For more ethereal, less mean-spirited types, there was always the "Orchid Show Package" at the Buckingham Hotel in New York. In return for $369 a night, the Buckingham was rewarding guests with tickets to the New York International Orchid Show, a copy of Susan Orlean’s The Orchid Thief, orchid-themed cocktails like the Violet Orchid Mojito, and, to top it off, a potted orchid. For $15,000 the package could be upgraded to the "Ultimate Orchid Adventure," which began in the Buckingham’s Penthouse Suite, with its 2,000-square-foot "rooftop aerie" overlooking Central Park, and ended with guests being flown first-class to Florida, where a guide would take them hunting for rare orchids in the steamy weirdness of the Everglades.


Then again, what normal, red-blooded American female could have resisted the "Girls with Guns Getaway" package at the Teton Ridge Ranch in Idaho?Women, either singly or in groups of "high-caliber girlfriends," were invited to come blow their troubles away on the ranch’s clay-pigeon range (shotgun lessons included if necessary) before repairing each evening to the ranch’s Great Room for a sumptuous three-course meal and, presumably, a long, weepy, mutually supportive conversation about how great men are and how much of a shame it is they couldn’t come.

So far, so delightful. But there is more than mere whimsy propelling the rise and rise of these offbeat packages.

There is the mounting threat of "commoditization," for one thing. It may not be a vivid or melodious term; Karl Marx himself would probably have to bite back a yawn, but it’s commoditization that’s apparently keeping modern hoteliers up at night when it isn’t haunting their dreams. Thanks to the recent lurch forward in information technology, consumers have exponentially more hotel choices at their fingertips, and a precise picture of what each and every one of them charges for a room, with the result that it’s more difficult than ever for a hotel to stand out, except by being a "better deal." The solution, apparently (according to various grim, jargony industry newsletters this correspondent has dutifully waded through), is the adoption of a "de-commoditization strategy." In addition to offering extra perks and services, hotels are actively—though subliminally—trying to challenge the idea that what they provide is just another product. Hence all the new playfulness and creativity.

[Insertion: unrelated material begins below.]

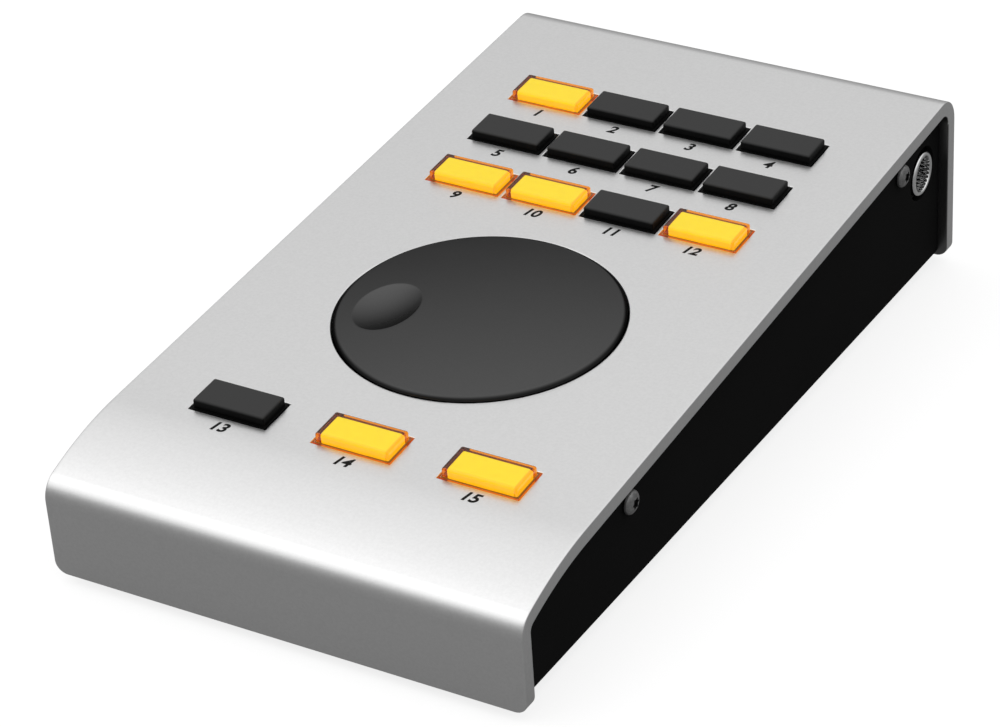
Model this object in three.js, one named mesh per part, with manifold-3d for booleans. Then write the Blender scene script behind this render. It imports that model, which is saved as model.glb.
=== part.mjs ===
// Desktop audio remote control: a folded aluminium cover screwed over a black steel case,
// with fifteen push buttons, a jog wheel, a jack socket on the right and a USB socket behind.
// Millimetres, +Z up, +X right, +Y to the rear, origin on the desk under the middle.
// The deck frame used by most pieces starts on the outer face of the cover at its front
// face: x across, y up the slope, z out of the deck.
import * as THREE from "three";
import { mergeVertices } from "three/addons/utils/BufferGeometryUtils.js";
import Module from "manifold-3d";

const wasm = await Module();
wasm.setup();

// Cover
const coverWidth = 96;
const coverLength = 183.8;
const sheet = 3.1;
const frontHeight = 23;
const deckSlope = THREE.MathUtils.degToRad(4.66);
const browStart = 23.5;
const browRadius = 68;
const frontBendRadius = 4.6;
const rearBendRadius = 6.2;
const flangeCornerRadius = 2.5;

// Case and feet
const caseInset = 2;
const caseSheet = 1.5;
const caseBendRadius = 1.8;
const caseGap = 0.3;
const caseRise = 0.15;
const footRadius = 6.3;
const footHeight = 1.85;
const footEdge = 0.6;
const footPad = 0.3;
const footFromSide = 14;
const footFromEnd = 18;

// Side screws and the threaded lugs that take them
const sideScrewHeadRadius = 2.3;
const sideScrewHeadHeight = 1.4;
const sideScrewRim = 0.3;
const sideScrewRadius = 1.25;
const sideScrewLength = 8;
const recessRadius = 0.92;
const recessLobe = 0.17;
const recessDepth = 0.75;
const frontScrewFromFront = 42.4;
const lugToJack = 0.55;
const screwBelowDeck = 7.5;
const lugReach = 6.5;
const lugLength = 7;
const lugDrop = 8.4;

// Buttons
const keySpacing = 1.25;
const topRowShare = 0.81665;
const rowPitchShare = 0.09276;
const frontRowShare = 0.1654;
const capWidth = 14.9;
const capDepth = 7.4;
const capHeight = 1.8;
const capEdge = 0.45;
const capWall = 0.6;
const capRoof = 0.45;
const skirtLedge = 0.45;
const skirtThickness = 1.2;
const windowGap = 0.2;
const insertGap = 0.25;
const travel = 0.8;
const stemSide = 2.4;
const switchSide = 6;
const switchHeight = 2.9;
const switchFloor = 0.9;
const switchToKey = 0.3;
const stemGap = 0.2;

// Jog wheel
const wheelShare = 0.39772;
const wheelRadius = 27.3;
const wheelHeight = 1.1;
const wheelThickness = 3;
const wheelEdge = 0.8;
const wheelGap = 0.3;
const hubRadius = 5;
const hubDrop = 1;
const dimpleAcrossShare = 0.6044;
const dimpleAheadShare = 0.2015;
const dimpleWidthShare = 0.2198;
const dimpleLengthShare = 0.293;
const dimpleDepth = 1.3;

// Main board and what holds it
const boardThickness = 1.6;
const boardSideGap = 3.5;
const boardFromFront = 16;
const boardRearGap = 0.8;
const notchGap = 0.5;
const bossRadius = 2.8;
const bossFromEdge = 3.4;
const frontBossFromFront = 23.5;
const rearBossFromRear = 38;
const boardScrewRadius = 1.25;
const boardScrewLength = 5;
const boardScrewHeadRadius = 2.2;
const boardScrewHeadHeight = 1.5;
const slotWidth = 0.6;
const slotDepth = 0.7;
const chipSide = 10;
const chipHeight = 1.2;
const chipFromWheel = 44;

// Rotary encoder
const encoderSide = 12;
const encoderHeight = 6;
const encoderFloor = 0.8;
const bushingRadius = 4.5;
const bushingToHub = 0.4;
const nutAcrossFlats = 12;
const nutSides = 6;
const shaftRadius = 3;
const shaftEngagement = 3;

// Jack socket
const jackToFlange = 1.8;
const jackBelowDeck = 13.25;
const jackLength = 27;
const jackBodyWidth = 14;
const plugBoreRadius = 3.3;
const sleeveRadius = 4.65;
const sleeveMouthRadius = 3.8;
const sleeveMouthDepth = 3.4;
const sleeveLength = 6.6;
const sleeveProud = 0.4;
const jackWindowRadius = 5.7;

// USB socket
const usbWidth = 12;
const usbHeight = 11;
const usbLength = 16;
const usbWall = 0.5;
const usbRecess = 0.5;
const usbPlugWidth = 8.5;
const usbPlugHeight = 7.8;
const usbPlugDepth = 9;
const usbTongueWidth = 5.6;
const usbTongueHeight = 3.2;
const usbTongueRecess = 2.6;

// Clearances, counts and facets
const seatGap = 0.3;
const threadGap = 0.15;
const shaftGap = 0.1;
const overrun = 5;
const gridColumns = 4;
const gridRows = 3;
const frontButtons = 3;
const litButtons = [1, 9, 10, 12, 14, 15];
const recessLobes = 6;
const recessSteps = 24;
const bendSteps = 7;
const edgeSteps = 3;
const fineSides = 72;
const coarseSides = 28;
const screwSides = 20;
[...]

The wacky package can be a powerful weapon in the battle for customers. It’s no coincidence that many of the packages mentioned in this article won’t be available by the time you read these words. The more often a package deal quietly expires, the more often a new one can be born to deafening fanfare. In a word, package deals are news: a new package deal costs a hotel essentially nothing—a few dozen copies of The Orchid Thief, say, or a gross of cryptic little boxes from a failing ceramicist—and yet justifies the dissemination of a press release. If the package is quirky enough, the press release punchy enough, this can really pay off. The "Britney Breakdown" package, for instance, became the subject of its very own item in USA Today, which is how I found out about it, and hey, now you’ve found out about it. All for the cost to Personality Hotels of a few lace thongs and some bottled water they probably had lying around anyway.

Which is not to suggest that package deals are scams. Far from it. Nobody signs up for the "Britney Breakdown" package because they're thirsty and they could use some new underwear. What’s for sale, instead, is an idea.

And I, for one, am grateful. I'm not saying "Kylie—The Exhibition" was entirely without merit; nothing’s entirely without merit. However, as I stood there at the museum, studying the clothing on a five-foot-tall mannequin, knowing that soon I would shuffle to one side and study the clothing on another mannequin, it was a source of some comfort to know the experience was part of a package of experiences. We gauge our vacations by the strength of the memories they leave us with. The Egerton was memorably comfortable; the exhibition of Kylie Minogue’s clothing was memorably dire; but on its own, neither experience would imprint on me anything near the vividness and longevity with which I would retain the memory of the package as a whole. How many people can say they spent a Kylie Minogue–themed weekend in London?Very, very few. How many can go further and say that as a result of that weekend, they have a small ceramic box that contains, in a transcendently subtle fashion, the very essence of Minogue?

None, as it turns out.


"Little box, sir?" repeated the concierge, when I called up later for some background information. "I'm afraid I'm not aware of any little box being part of the Kylie package, sir. Allow me to make some inquiries."

The line went dead for exactly a minute, and he returned to tell me that no one knew anything, and that in all likelihood the box had been placed on my pillow as a non-Kylie-themed memento of my stay at the Egerton. My Kylie-themed gift, he explained, was the glossy, bound guide to "Kylie—The Exhibition" that I had found on my dressing table.

I was inclined to protest. How could a guide to an exhibition of Minogue’s clothing, however sturdily bound, be considered Kylie-themed?Is the Bible a biblically themed book?Are the Olympics a sports-themed event?

But I held off, being suddenly more conscious than ever of how fragile the bonds are by which the disparate components of an offbeat package deal are held together. For while these strange packages may indeed be artifacts of the eternal price-wrangle between hotels and their temporary residents, they exist to benefit both parties and, like Tinker Bell in Peter Pan, depend for their very existence on a mutual act of faith by all concerned. And having spent an unrecapturable afternoon amid the tulle-wrapped, pixie-like mannequins of "Kylie—The Exhibition," I felt more able than ever before to join Wendy, the Lost Boys, and Peter himself in that life-giving declaration: "I believe in fairies."